*EXERCISE TASK*: Select every line containing the word "limits" from the material, and copy those lines.

**** DATA LINES ****

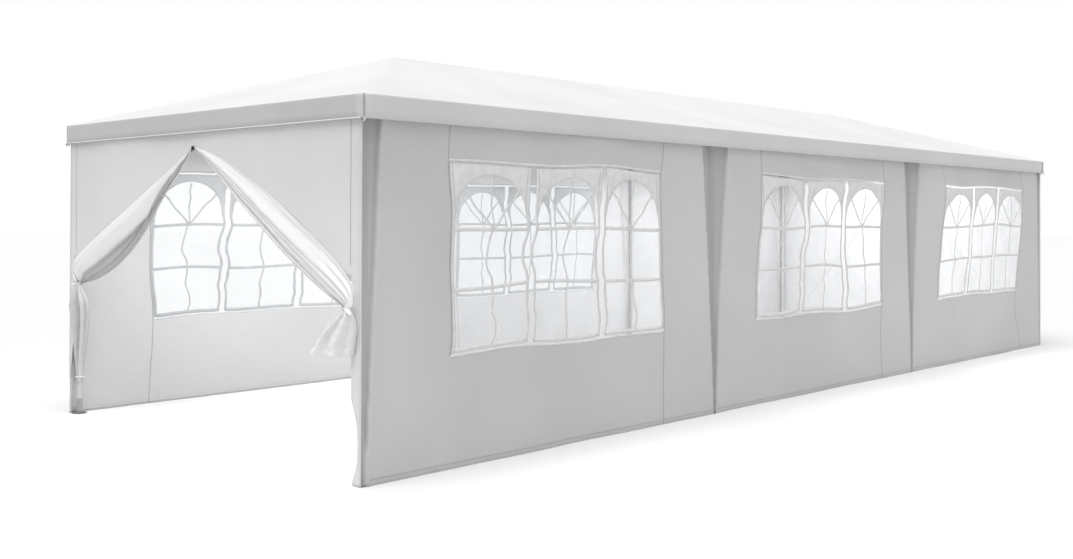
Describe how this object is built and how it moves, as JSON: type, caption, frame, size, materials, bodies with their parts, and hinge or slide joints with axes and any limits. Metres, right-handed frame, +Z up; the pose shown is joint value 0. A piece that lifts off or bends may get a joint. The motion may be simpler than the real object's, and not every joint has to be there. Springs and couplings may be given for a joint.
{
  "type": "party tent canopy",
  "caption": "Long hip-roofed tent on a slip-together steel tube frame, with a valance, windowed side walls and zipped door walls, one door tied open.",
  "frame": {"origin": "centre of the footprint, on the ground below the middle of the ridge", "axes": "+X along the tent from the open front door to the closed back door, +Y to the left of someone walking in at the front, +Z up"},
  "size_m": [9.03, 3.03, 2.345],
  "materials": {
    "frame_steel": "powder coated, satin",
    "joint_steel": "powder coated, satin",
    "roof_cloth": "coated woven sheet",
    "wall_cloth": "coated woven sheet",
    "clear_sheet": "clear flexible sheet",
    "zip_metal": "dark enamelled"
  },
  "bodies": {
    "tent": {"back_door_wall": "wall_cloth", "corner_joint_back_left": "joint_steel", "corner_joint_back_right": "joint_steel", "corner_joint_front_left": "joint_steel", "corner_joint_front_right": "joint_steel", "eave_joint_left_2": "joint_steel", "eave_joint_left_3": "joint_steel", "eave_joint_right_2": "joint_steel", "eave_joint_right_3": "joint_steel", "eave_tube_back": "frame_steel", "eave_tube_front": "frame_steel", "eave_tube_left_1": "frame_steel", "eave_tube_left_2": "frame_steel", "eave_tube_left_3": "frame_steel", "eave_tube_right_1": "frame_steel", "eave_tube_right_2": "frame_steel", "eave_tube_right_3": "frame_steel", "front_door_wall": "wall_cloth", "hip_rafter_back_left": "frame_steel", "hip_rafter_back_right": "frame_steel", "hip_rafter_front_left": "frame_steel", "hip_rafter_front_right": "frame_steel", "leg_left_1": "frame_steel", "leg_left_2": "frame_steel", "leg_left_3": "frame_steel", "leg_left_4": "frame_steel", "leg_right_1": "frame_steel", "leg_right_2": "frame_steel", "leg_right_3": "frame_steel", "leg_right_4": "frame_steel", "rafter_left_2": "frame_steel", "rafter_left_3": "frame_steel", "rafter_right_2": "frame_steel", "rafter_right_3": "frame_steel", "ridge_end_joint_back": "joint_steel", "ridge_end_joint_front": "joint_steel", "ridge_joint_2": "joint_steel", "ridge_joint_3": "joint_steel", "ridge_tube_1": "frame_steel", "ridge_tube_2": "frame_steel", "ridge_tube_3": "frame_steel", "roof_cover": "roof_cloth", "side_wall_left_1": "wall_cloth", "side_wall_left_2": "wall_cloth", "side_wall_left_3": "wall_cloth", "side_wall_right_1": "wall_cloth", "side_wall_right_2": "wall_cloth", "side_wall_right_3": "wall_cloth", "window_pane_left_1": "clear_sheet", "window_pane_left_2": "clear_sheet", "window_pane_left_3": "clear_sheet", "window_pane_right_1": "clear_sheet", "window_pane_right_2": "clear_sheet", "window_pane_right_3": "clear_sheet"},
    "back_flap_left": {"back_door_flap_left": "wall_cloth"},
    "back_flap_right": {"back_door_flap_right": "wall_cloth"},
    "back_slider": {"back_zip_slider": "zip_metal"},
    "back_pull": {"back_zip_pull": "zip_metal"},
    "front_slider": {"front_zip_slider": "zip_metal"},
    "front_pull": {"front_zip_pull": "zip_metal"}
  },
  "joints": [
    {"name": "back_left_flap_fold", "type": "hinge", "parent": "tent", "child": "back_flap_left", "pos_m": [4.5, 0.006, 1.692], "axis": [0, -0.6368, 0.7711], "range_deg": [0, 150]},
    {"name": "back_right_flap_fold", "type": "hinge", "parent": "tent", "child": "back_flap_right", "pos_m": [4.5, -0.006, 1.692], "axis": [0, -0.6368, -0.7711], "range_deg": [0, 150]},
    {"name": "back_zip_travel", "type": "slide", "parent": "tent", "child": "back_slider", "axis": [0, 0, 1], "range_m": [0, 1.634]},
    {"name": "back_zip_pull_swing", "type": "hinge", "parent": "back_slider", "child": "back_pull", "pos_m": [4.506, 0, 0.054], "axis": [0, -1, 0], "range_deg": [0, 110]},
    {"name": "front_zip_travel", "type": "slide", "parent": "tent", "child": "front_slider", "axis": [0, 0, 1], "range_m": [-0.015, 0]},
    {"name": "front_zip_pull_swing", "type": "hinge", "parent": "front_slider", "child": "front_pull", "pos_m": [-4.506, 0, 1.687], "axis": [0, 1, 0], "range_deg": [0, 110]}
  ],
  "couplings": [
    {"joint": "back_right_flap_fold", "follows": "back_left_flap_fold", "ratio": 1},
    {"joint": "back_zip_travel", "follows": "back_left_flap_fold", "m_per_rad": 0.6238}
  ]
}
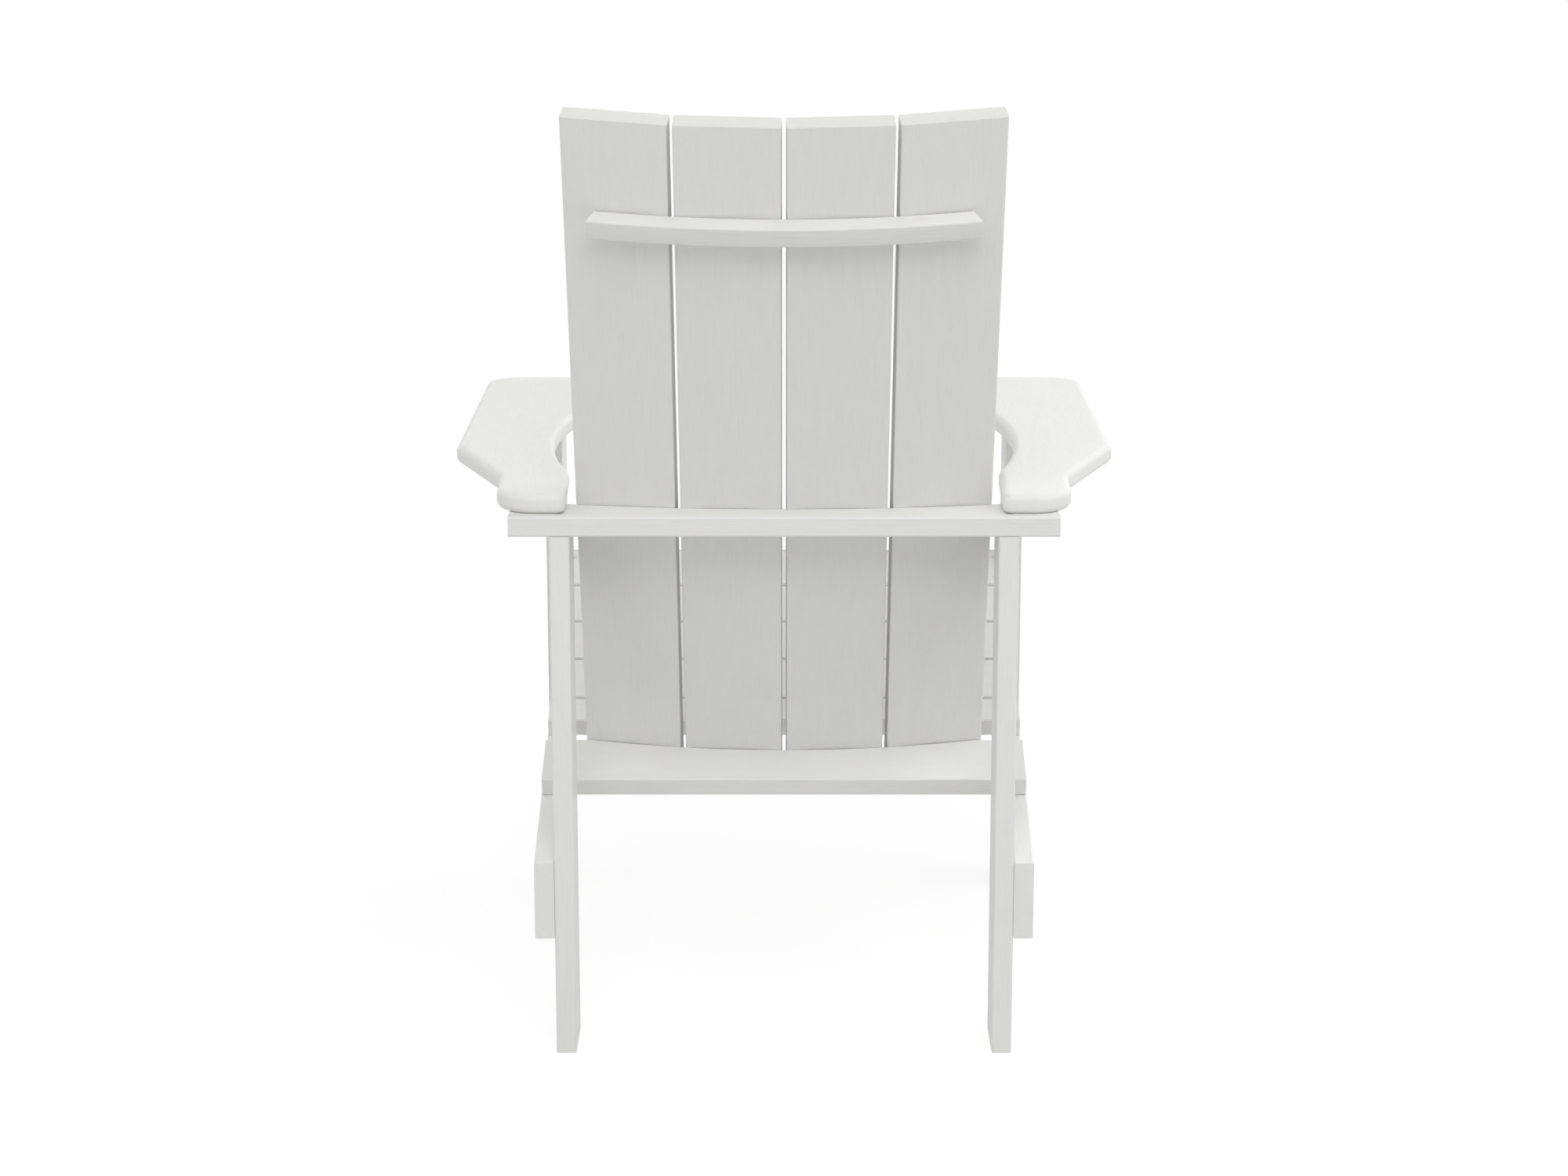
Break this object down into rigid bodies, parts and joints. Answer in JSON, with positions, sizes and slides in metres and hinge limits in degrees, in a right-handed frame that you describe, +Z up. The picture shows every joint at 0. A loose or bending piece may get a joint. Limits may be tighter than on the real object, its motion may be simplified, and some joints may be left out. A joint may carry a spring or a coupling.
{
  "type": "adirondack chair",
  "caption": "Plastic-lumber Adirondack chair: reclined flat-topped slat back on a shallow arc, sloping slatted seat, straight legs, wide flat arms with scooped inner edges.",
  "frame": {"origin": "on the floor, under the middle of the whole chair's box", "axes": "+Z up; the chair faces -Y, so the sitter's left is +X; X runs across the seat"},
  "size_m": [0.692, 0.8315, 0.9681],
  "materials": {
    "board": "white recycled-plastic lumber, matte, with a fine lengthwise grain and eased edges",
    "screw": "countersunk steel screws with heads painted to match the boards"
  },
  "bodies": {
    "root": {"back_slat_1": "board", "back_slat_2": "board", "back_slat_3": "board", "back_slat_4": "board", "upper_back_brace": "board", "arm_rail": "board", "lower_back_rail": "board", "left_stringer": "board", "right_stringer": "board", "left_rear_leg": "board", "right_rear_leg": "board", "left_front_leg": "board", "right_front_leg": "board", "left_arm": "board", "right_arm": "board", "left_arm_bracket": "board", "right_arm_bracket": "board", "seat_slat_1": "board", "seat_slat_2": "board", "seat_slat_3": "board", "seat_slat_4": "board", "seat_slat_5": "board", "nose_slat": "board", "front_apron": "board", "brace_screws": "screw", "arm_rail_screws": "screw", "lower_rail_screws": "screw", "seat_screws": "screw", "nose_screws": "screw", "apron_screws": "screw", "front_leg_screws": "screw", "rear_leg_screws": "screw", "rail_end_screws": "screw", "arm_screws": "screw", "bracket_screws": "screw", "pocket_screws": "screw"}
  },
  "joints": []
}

****

*EXERCISE RESPONSE*:
Describe how this object is built and how it moves, as JSON: type, caption, frame, size, materials, bodies with their parts, and hinge or slide joints with axes and any limits. Metres, right-handed frame, +Z up; the pose shown is joint value 0. A piece that lifts off or bends may get a joint. The motion may be simpler than the real object's, and not every joint has to be there. Springs and couplings may be given for a joint.
Break this object down into rigid bodies, parts and joints. Answer in JSON, with positions, sizes and slides in metres and hinge limits in degrees, in a right-handed frame that you describe, +Z up. The picture shows every joint at 0. A loose or bending piece may get a joint. Limits may be tighter than on the real object, its motion may be simplified, and some joints may be left out. A joint may carry a spring or a coupling.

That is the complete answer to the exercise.